Martin Spedding, executive director of Bluedoor Technologies, a DST International company, said: “We’ve been talking about this stuff for a long time, at least since the mid-90s. I wonder whether the industry is up for a 20/20 Summit on the subject.”

And Mark Pratt, chief operating officer at Australian Unity Investments, said: “We are very good at talking about ideas but we haven’t done anything about them. I wonder whether I will see straight-through processing in my lifetime.”

Spedding said there were two levels of issues – issues at the enterprise level and external issues at an industry level.

Quoting figures from Paragem dealer servicing company, he said that administration represented about $6.3 billion a year (0.63 per cent of assets).
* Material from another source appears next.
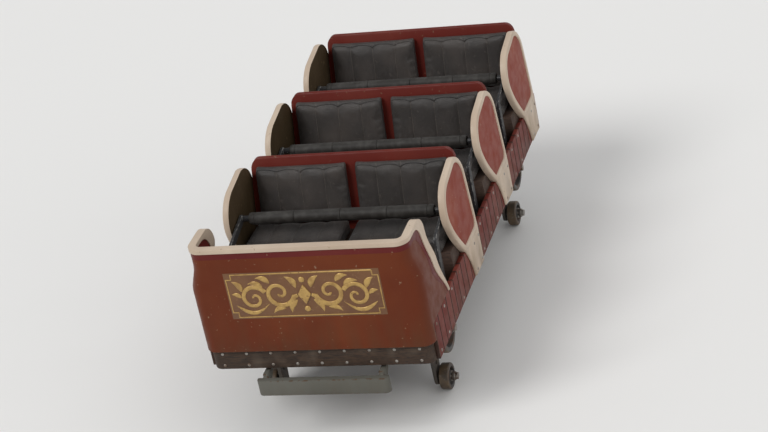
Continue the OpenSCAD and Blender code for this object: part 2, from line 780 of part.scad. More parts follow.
module drawbar() {
    z = frame_z + frame_h / 2;
    eye_y = tail_y + hitch_reach - hitch_w / 2;
    color("slategray") difference() {
        union() {
            translate([-hitch_w / 2, tail_y, z - hitch_t / 2])
                cube([hitch_w, hitch_reach - hitch_w / 2, hitch_t]);
            translate([0, eye_y, z - hitch_t / 2]) cylinder(r = hitch_w / 2, h = hitch_t);
            translate([-hitch_w, tail_y, z - hitch_w / 2])
                cube([2 * hitch_w, hitch_plate_t, hitch_w]);
            // Gussets above and below the tongue
            both_sides() along_x(hitch_w / 4, hitch_w / 4 + gusset_t) polygon([
                [tail_y, z - hitch_w / 2], [tail_y + hitch_w / 2, z], [tail_y, z + hitch_w / 2]]);
        }
        translate([0, eye_y, z - hitch_t]) cylinder(r = hitch_r, h = 2 * hitch_t);
    }
}

module brake_fins() {
    color("silver") for (side = [-1, 1])
        along_x(side * fin_x - fin_t / 2, side * fin_x + fin_t / 2) polygon([
            [-fin_len / 2, cross_z], [fin_slope - fin_len / 2, cross_z - fin_h],
            [fin_len / 2 - fin_slope, cross_z - fin_h], [fin_len / 2, cross_z]]);
}

module chain_dog() {
    eye = [-dog_y - dog_off, dog_z];
    tip = eye + [dog_reach, -dog_drop];
    color("slategray") difference() {
        along_x(-dog_t / 2, dog_t / 2) union() {
            translate(eye) circle(r = dog_r);
            polygon([eye + [0, dog_r], eye - [0, dog_r], tip - [dog_tip, 0], tip,
                     tip + [-dog_tip / 2, dog_drop / 3]]);
        }
        rod_x(-dog_t, dog_t, dog_pin_r + run_gap, eye[0], eye[1]);
    }
}

frame_rails();
cross_members();
axle(axle_ys[0], 1);  // front_axle
axle(axle_ys[1], -1);  // rear_axle
floor_deck();
side_panel();  // side_panel_left
mirror([1, 0, 0]) side_panel();  // side_panel_right
nose_shell();
nose_trim();
front_apron();
front_bumper();
rear_panel();
drawbar();
brake_fins();
chain_dog();
seat_bases();
seat_backs();
for (i = [0:2]) {
    wing_left(rows[i]);
    wing_right(rows[i]);
    cushions(rows[i]);
    back_pads(rows[i]);
    lap_bar(rows[i]);
}
for (end = [0, 1]) for (side = [-1, 1]) {
    corner = str(end == 0 ? "f" : "r", side > 0 ? "l" : "r");
    way = end == 0 ? 1 : -1;
    run_wheel(side, axle_ys[end]);
    stop_wheel(side, axle_ys[end]);
    guide_wheel(side, axle_ys[end], way);
}
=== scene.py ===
# Roller coaster lead car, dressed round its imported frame
import bpy
import math
from mathutils import Matrix, Quaternion, Vector
from mathutils.bvhtree import BVHTree


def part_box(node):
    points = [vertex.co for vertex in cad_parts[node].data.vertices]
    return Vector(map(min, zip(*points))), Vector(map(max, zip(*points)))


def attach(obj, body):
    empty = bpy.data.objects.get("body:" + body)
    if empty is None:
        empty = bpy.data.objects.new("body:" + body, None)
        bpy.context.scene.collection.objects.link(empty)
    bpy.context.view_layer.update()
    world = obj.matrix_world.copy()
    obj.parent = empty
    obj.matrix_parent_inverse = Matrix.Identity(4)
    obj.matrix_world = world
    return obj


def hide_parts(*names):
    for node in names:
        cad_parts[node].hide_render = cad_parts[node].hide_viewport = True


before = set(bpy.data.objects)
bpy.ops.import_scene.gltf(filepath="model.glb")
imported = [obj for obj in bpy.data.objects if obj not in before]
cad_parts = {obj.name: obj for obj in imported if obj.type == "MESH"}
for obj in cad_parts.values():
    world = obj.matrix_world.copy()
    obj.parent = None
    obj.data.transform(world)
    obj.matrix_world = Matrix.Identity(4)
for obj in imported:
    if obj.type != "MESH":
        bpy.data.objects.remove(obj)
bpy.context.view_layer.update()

corners = ("fl", "fr", "rl", "rr")
rowNumbers = (1, 2, 3)
sides = {"left": 1, "right": -1}
alongX, alongY, alongZ = Vector((1, 0, 0)), Vector((0, 1, 0)), Vector((0, 0, 1))
flipX = Matrix.Scale(-1, 4, alongX)


# Helpers that work as someone would in Blender's window

def freeSelection():
    if bpy.context.mode != "OBJECT":
        bpy.ops.object.mode_set(mode="OBJECT")
    bpy.ops.object.select_all(action="DESELECT")


def pick(piece):
    freeSelection()
    piece.select_set(True)
    bpy.context.view_layer.objects.active = piece
    return piece


def added():
    return bpy.context.view_layer.objects.active


def chooseFaces(piece, wanted):  # leaves the piece in edit mode with the wanted faces selected
    pick(piece)
    bpy.context.tool_settings.mesh_select_mode = (False, False, True)
    mesh = piece.data
    for group in (mesh.vertices, mesh.edges, mesh.polygons):
        group.foreach_set("select", [False] * len(group))
    for face in mesh.polygons:
        face.select = bool(wanted(face))
    bpy.ops.object.mode_set(mode="EDIT")


def chooseAll(piece):  # leaves the piece in edit mode with everything selected
    pick(piece)
    bpy.ops.object.mode_set(mode="EDIT")
    bpy.ops.mesh.select_all(action="SELECT")


def leaveEdit():
    bpy.ops.object.mode_set(mode="OBJECT")


def applyAll(piece):
    pick(piece)
    for modifier in list(piece.modifiers):
        bpy.ops.object.modifier_apply(modifier=modifier.name)


def settle(piece):
    pick(piece)
    bpy.ops.object.transform_apply(location=True, rotation=True, scale=True)
    return piece


def smooth(piece, degrees=35):
    pick(piece)
    bpy.ops.object.shade_smooth_by_angle(angle=math.radians(degrees))
    return piece


def soften(piece, width, segments=2, degrees=34, slot=-1):  # eases the sharp edges
    edge = piece.modifiers.new("edge", "BEVEL")
    edge.width = width
    edge.segments = segments
    edge.limit_method = "ANGLE"
    edge.angle_limit = math.radians(degrees)
    edge.material = slot
    applyAll(piece)
    return smooth(piece)


def closeUp(piece):  # merges what meets and turns the faces outwards
    chooseAll(piece)
    bpy.ops.mesh.remove_doubles(threshold=0.00002)
    bpy.ops.mesh.normals_make_consistent(inside=False)
    leaveEdit()
    return piece


def linked(name, data):
    piece = bpy.data.objects.new(name, data)
    bpy.context.scene.collection.objects.link(piece)
    return piece


def newMesh(name, points, edges=(), faces=()):
    mesh = bpy.data.meshes.new(name)
    mesh.from_pydata(points, edges, faces)
    return linked(name, mesh)


def copyOf(piece, matrix):
    twin = linked(piece.name, piece.data.copy())
    twin.data.transform(matrix)
    if matrix.determinant() < 0:
        twin.data.flip_normals()
    return twin


def joined(pieces):
    freeSelection()
    for piece in pieces:
        piece.select_set(True)
    bpy.context.view_layer.objects.active = pieces[0]
    if len(pieces) > 1:
        bpy.ops.object.join()
    return added()


def surfaceOf(piece):  # for casting rays at it
    return BVHTree.FromObject(piece, bpy.context.evaluated_depsgraph_get())


def fillIn(node, values):  # sets the values of a material node's sockets
    for socket, value in values.items():
        node.inputs[socket].default_value = value


def discard(piece):
    bpy.data.objects.remove(piece, do_unlink=True)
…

“There is a lot of money up for grabs. You can bank that money yourselves for a time, or you can share it with your customers, or more importantly you can use it to offer higher-value services.”

At the custodian’s level, operational efficiency is not only about costs and speed, it is also about risk.

Jean-Marc Pasquet, managing director and head of Asia Pacific for BNP Paribas Securities Services, said there were three main causes of inefficiency at the institutional level:

• trade instructions and process – because automation, such as with SWIFT, did not have 100 per cent take-up;

• unit pricing – a diverse range of unit pricing methodologies was used and there was a lack of consistency in the compensation practices for unit pricing errors;

• taxation – a simplified approach would be more efficient.

Ray Lester, director of delivery services at NAB Asset Servicing, said a major issue for custodians at the moment was valuations, especially for unlisted assets.

“The regulators are right onto it,” he said.

“I always thought that one asset would have one price but I’ve had instances where different clients want to value the same instrument differently. A standard would be helpful.”

The Australian Custodial Services Association has met with ASIC on the issue and is pursuing further discussions.